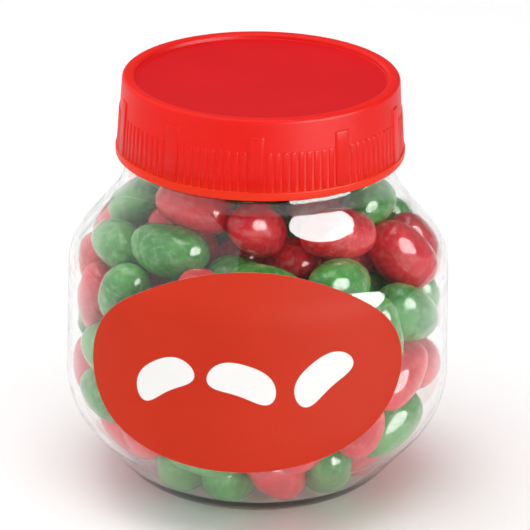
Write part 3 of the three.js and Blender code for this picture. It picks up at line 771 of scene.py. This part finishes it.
def drop_bean(limits, draw):
    """A loose bean at a random place in the jar, lying any way round."""
    while True:
        x = (draw() * 2 - 1) * BELLY_RADIUS
        y = (draw() * 2 - 1) * BELLY_RADIUS
        z = draw() * FILL_HEIGHT
        a = draw() * 2 - 1
        b = draw() * 2 - 1
        c = draw() * 2 - 1
        length = math.sqrt(a * a + b * b + c * c)
        radius = math.sqrt(x * x + y * y)
        clear = all(limit[0] * radius + limit[1] * z < limit[2] - BEAN_WAIST for limit in limits)
        if clear and SHORTEST_DRAW < length < 1:
            scale = BEAN_REACH / length
            return [[x - a * scale, y - b * scale, z - c * scale], [x, y, z + BEAN_BEND],
                    [x + a * scale, y + b * scale, z + c * scale]]


def set_distance(a, b, distance, share):
    """Moves two balls apart or together to the given distance. The first takes this share."""
    dx = a[0] - b[0]
    dy = a[1] - b[1]
    dz = a[2] - b[2]
    now = math.sqrt(dx * dx + dy * dy + dz * dz)
    scale = (distance - now) / now
    rest = 1 - share
    a[0] += dx * scale * share
    a[1] += dy * scale * share
    a[2] += dz * scale * share
    b[0] -= dx * scale * rest
    b[1] -= dy * scale * rest
    b[2] -= dz * scale * rest


def find_pairs(beans):
    """The pairs of beans that lie near enough to touch."""
    pairs = []
    for i, first in enumerate(beans):
        a = first["balls"][1]
        for second in beans[i + 1:]:
            b = second["balls"][1]
            square = (a[0] - b[0]) * (a[0] - b[0]) + (a[1] - b[1]) * (a[1] - b[1]) \
                + (a[2] - b[2]) * (a[2] - b[2])
            if square < PACK_NEAR * PACK_NEAR:
                pairs.append((first, second))
    return pairs


def separate(first, second, swell, holding):
    """Pushes two beans apart where their balls overlap."""
    first_weight = HELD_WEIGHT if first["held"] and holding else 1
    second_weight = HELD_WEIGHT if second["held"] and holding else 1
    share = first_weight / (first_weight + second_weight)
    first_size = first["size"]
    second_size = second["size"]
    second_balls = second["balls"]
    for k, a in enumerate(first["balls"]):
        own = BALL_RADII[k] * first_size
        for m in (0, 1, 2):
            b = second_balls[m]
            reach = (own + BALL_RADII[m] * second_size) * swell
            dx = a[0] - b[0]
            dy = a[1] - b[1]
            dz = a[2] - b[2]
            square = dx * dx + dy * dy + dz * dz
            if reach * reach > square > 0:
                set_distance(a, b, reach, share)


def settle(bean, ease):
    """Moves a loose bean down and, off the middle of the jar, outwards."""
    for ball in bean["balls"]:
        radius = math.sqrt(ball[0] * ball[0] + ball[1] * ball[1])
        drift = DRIFT * ease / radius if radius > DRIFT_FROM else 0
        ball[0] += ball[0] * drift
        ball[1] += ball[1] * drift
        ball[2] -= SINK * ease


def straighten(bean):
    """Gives a bean its length and bend back."""
    balls = bean["balls"]
    size = bean["size"]
    side_length = math.sqrt(BEAN_REACH * BEAN_REACH + BEAN_BEND * BEAN_BEND)
    set_distance(balls[0], balls[1], side_length * size, 0.5)
    set_distance(balls[1], balls[2], side_length * size, 0.5)
    set_distance(balls[0], balls[2], 2 * BEAN_REACH * size, 0.5)


def confine(ball, radius, limits):
    """Brings a ball back inside the jar."""
    for radial, upward, limit in limits:
        from_axis = math.sqrt(ball[0] * ball[0] + ball[1] * ball[1])
        over = radial * from_axis + upward * ball[2] - (limit - radius - BEAN_CLEARANCE)
        if over > 0:
            scale = radial * over / max(from_axis, over)
            ball[0] -= ball[0] * scale
            ball[1] -= ball[1] * scale
            ball[2] -= upward * over
    ball[2] = min(ball[2], FILL_HEIGHT - radius)


def pack_beans():
    """Fills the jar: the beans swell to full size, sink and spread a little at each step, and push
    each other and the wall until they lie clear. The placed ones are held near their places."""
    limits = room_limits()
    draw = make_random(PACK_SEED)
    beans = [{"balls": place_bean(limits, *row[:5]), "size": row[4], "held": True, "colour": row[5]}
             for row in placed]
    while len(beans) < BEAN_COUNT:
        balls = drop_bean(limits, draw)
        beans.append({"balls": balls, "size": 1 + BEAN_SPREAD * (draw() - 0.5), "held": False})
    for bean in beans:
        bean["home"] = [list(ball) for ball in bean["balls"]]
    pairs = []
    for step in range(PACK_STEPS):
        progress = step / PACK_STEPS
        swell = min(1, START_SIZE + (1 - START_SIZE) * progress / GROWN_AT)
        ease = 1 if progress < CALM_AT else CALM_EASE
        moving = progress < STILL_AT
        holding = progress < LOOSE_AT
        if step % PACK_REFRESH == 0:
            pairs = find_pairs(beans)
        for bean in beans:
            if moving and not bean["held"]:
                settle(bean, ease)
        for first, second in pairs:
            separate(first, second, swell, holding)
        for bean in beans:
            if bean["held"] and holding:
                for ball, home in zip(bean["balls"], bean["home"]):
                    for c in (0, 1, 2):
                        ball[c] += HELD_PULL * (home[c] - ball[c])
            straighten(bean)
            for k in (0, 1, 2):
                confine(bean["balls"][k], BALL_RADII[k] * bean["size"] * swell, limits)
    return beans


def make_bean_shape(material):
    """One straight bean along Z, 1 unit from its middle to each end and to its side. The heap's tree
    stretches, turns, bends and dents its copies."""
    sides = 20
    rings = 16
    outline = [(math.sin(math.pi * k / rings), -math.cos(math.pi * k / rings)) for k in range(rings + 1)]
    outline = [(r ** BEAN_FULLNESS if 0 < k < rings else 0, z) for k, (r, z) in enumerate(outline)]
    vertices, faces = turned(outline, sides)
    return make_object("bean_shape", [Vector(v) / MM for v in vertices], faces, material)


PATCH_FADE = (0.35, 0.65)             # noise values between which one colour turns into the next
SPECK_FADE = (0.45, 0.65)
SPECK_SHARE = 0.5


def make_bean_coat(name, dark, light, speck):
    """A polished sugar shell over jelly: colour a little uneven from bean to bean and within one."""
    coat = Finish(name)
    place = coat.node("TexCoord")["Object"]
    patches = coat.node("TexNoise", None, {"Vector": place, "Scale": 150.0, "Detail": 2.0})
    mottle = coat.node("TexNoise", None, {"Vector": place, "Scale": 700.0, "Detail": 4.0, "Roughness": 0.6})
    body = coat.mix(coat.ramp(patches, *PATCH_FADE), dark, light)
    colour = coat.mix(coat.ramp(mottle, *SPECK_FADE) * SPECK_SHARE, body, speck)
    bump = coat.node("Bump", None, {"Strength": 0.25, "Distance": 0.08 * MM, "Height": mottle})
    return coat.surface(coat.node("BsdfPrincipled", None, {
        "Base Color": colour, "Roughness": 0.42 + mottle * 0.12, "Specular IOR Level": 0.03,
        "Coat Weight": 1.0, "Coat Roughness": 0.04, "Normal": bump}))


BEAN_GROWTH = 1.05                    # the smooth beans are this many times as thick as the balls,
BEAN_STRETCH = 1.02                   # and this many times as long as the three balls in a row
BEAN_DENT = 0.6                       # from the shell's deepest dent to its highest bump, at most
DENT_SCALE = 130.0
COLOUR_SEED = 71
RED_SHARE = 0.5
RED_SHELL = ((0.58, 0.006, 0.014, 1), (0.74, 0.018, 0.032, 1), (0.80, 0.11, 0.12, 1))
GREEN_SHELL = ((0.030, 0.22, 0.030, 1), (0.080, 0.35, 0.065, 1), (0.20, 0.46, 0.17, 1))

heap = NodeTree("bean_heap", [
    ("Places", "Geometry"), ("Bean", "Object"), ("Dent", "Float"), ("Dent scale", "Float"),
    ("Coat", "Material")])
axis = heap.node("GeometryNodeInputNamedAttribute", {"data_type": "FLOAT_VECTOR"}, {"Name": "axis"})
bend = heap.node("GeometryNodeInputNamedAttribute", {"data_type": "FLOAT_VECTOR"}, {"Name": "bend"})
stretch = heap.node("GeometryNodeInputNamedAttribute", {"data_type": "FLOAT_VECTOR"}, {"Name": "stretch"})
arch = heap.node("GeometryNodeInputNamedAttribute", {"data_type": "FLOAT"}, {"Name": "arch"})
lengthwise = heap.node("FunctionNodeAlignRotationToVector", {"axis": "Z"}, {"Vector": axis})
bent_way = heap.node("FunctionNodeAlignRotationToVector", {"axis": "X", "pivot_axis": "Z"}, {
    "Rotation": lengthwise, "Vector": bend})
bean_copy = heap.node("GeometryNodeObjectInfo", None, {"Object": heap["Bean"]}, "Geometry")
shape_place = heap.node("GeometryNodeInputPosition")
shape_height = heap.node("ShaderNodeSeparateXYZ", None, {0: shape_place}, "Z")
marked = heap.node("GeometryNodeStoreNamedAttribute", {"data_type": "FLOAT", "domain": "POINT"}, {
    "Geometry": bean_copy, "Name": "along", "Value": shape_height})
copies = heap.node("GeometryNodeInstanceOnPoints", None, {
    "Points": heap["Places"], "Instance": marked, "Rotation": bent_way, "Scale": stretch})
real = heap.node("GeometryNodeRealizeInstances", None, {0: copies})
along = heap.node("GeometryNodeInputNamedAttribute", {"data_type": "FLOAT"}, {"Name": "along"})
flatness = heap.math("SUBTRACT", 1.0, heap.math("MULTIPLY", along, along))
lift = heap.node("ShaderNodeVectorMath", {"operation": "SCALE"}, {
    0: bend, "Scale": heap.math("MULTIPLY", arch, flatness)})
arched = heap.node("GeometryNodeSetPosition", None, {"Geometry": real, "Offset": lift})
noise = heap.node("ShaderNodeTexNoise", None, {"Scale": heap["Dent scale"], "Detail": 1.0}, "Fac")
normal = heap.node("GeometryNodeInputNormal")
dent = heap.node("ShaderNodeVectorMath", {"operation": "SCALE"}, {
    0: normal, "Scale": heap.math("MULTIPLY", heap.math("SUBTRACT", noise, 0.5), heap["Dent"])})
dented = heap.node("GeometryNodeSetPosition", None, {"Geometry": arched, "Offset": dent})
heap.end(dented, heap["Coat"])

beans = pack_beans()
pick = make_random(COLOUR_SEED)
for bean in beans:
    if "colour" not in bean:
        bean["colour"] = RED if pick() < RED_SHARE else GREEN
coats = {
    RED: ("red_beans", make_bean_coat("red_coat", *RED_SHELL)),
    GREEN: ("green_beans", make_bean_coat("green_coat", *GREEN_SHELL)),
}
for colour, (name, coat) in coats.items():
    bean_shape = make_bean_shape(coat)
    mesh = bpy.data.meshes.new(name)
    kind = [bean for bean in beans if bean["colour"] == colour]
    middles = []
    attributes = {"axis": [], "bend": [], "stretch": [], "arch": []}
    for bean in kind:
        first, middle, last = (Vector(ball) for ball in bean["balls"])
        axis_way = (last - first).normalized()
        bend_way = middle - (first + last) / 2
        bend_way = (bend_way - axis_way * bend_way.dot(axis_way)).normalized()
        size = bean["size"]
        middles.append((first + last) / 2 * MM)
        attributes["axis"].extend(axis_way)
        attributes["bend"].extend(bend_way)
        waist = BEAN_WAIST * BEAN_GROWTH * size * MM
        half_length = (BEAN_REACH + BEAN_TIP) * BEAN_STRETCH * size * MM
        attributes["stretch"].extend([waist * BEAN_FLATNESS, waist, half_length])
        attributes["arch"].append(BEAN_ARCH * MM)
    mesh.from_pydata(middles, [], [])
    for value_name, values in attributes.items():
        vector = value_name != "arch"
        layer = mesh.attributes.new(value_name, "FLOAT_VECTOR" if vector else "FLOAT", "POINT")
        layer.data.foreach_set("vector" if vector else "value", values)
    piece = bpy.data.objects.new(name, mesh)
    scene.collection.objects.link(piece)
    bake(piece, heap, {"Bean": bean_shape, "Dent": BEAN_DENT * MM, "Dent scale": DENT_SCALE, "Coat": coat})
    for polygon in piece.data.polygons:
        polygon.use_smooth = True
    bpy.data.objects.remove(bean_shape)
    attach(piece, "root")
    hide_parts("jelly_beans")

════════════════

What you have to do: Return nothing but the lines from the first line of the listing through the line with "[x + a * scale, y", please, keeping every one of them unchanged.

Task solution:
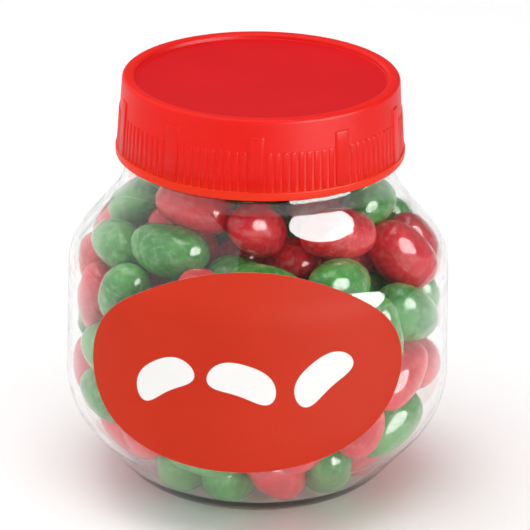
Write part 3 of the three.js and Blender code for this picture. It picks up at line 771 of scene.py. This part finishes it.
def drop_bean(limits, draw):
    """A loose bean at a random place in the jar, lying any way round."""
    while True:
        x = (draw() * 2 - 1) * BELLY_RADIUS
        y = (draw() * 2 - 1) * BELLY_RADIUS
        z = draw() * FILL_HEIGHT
        a = draw() * 2 - 1
        b = draw() * 2 - 1
        c = draw() * 2 - 1
        length = math.sqrt(a * a + b * b + c * c)
        radius = math.sqrt(x * x + y * y)
        clear = all(limit[0] * radius + limit[1] * z < limit[2] - BEAN_WAIST for limit in limits)
        if clear and SHORTEST_DRAW < length < 1:
            scale = BEAN_REACH / length
            return [[x - a * scale, y - b * scale, z - c * scale], [x, y, z + BEAN_BEND],
                    [x + a * scale, y + b * scale, z + c * scale]]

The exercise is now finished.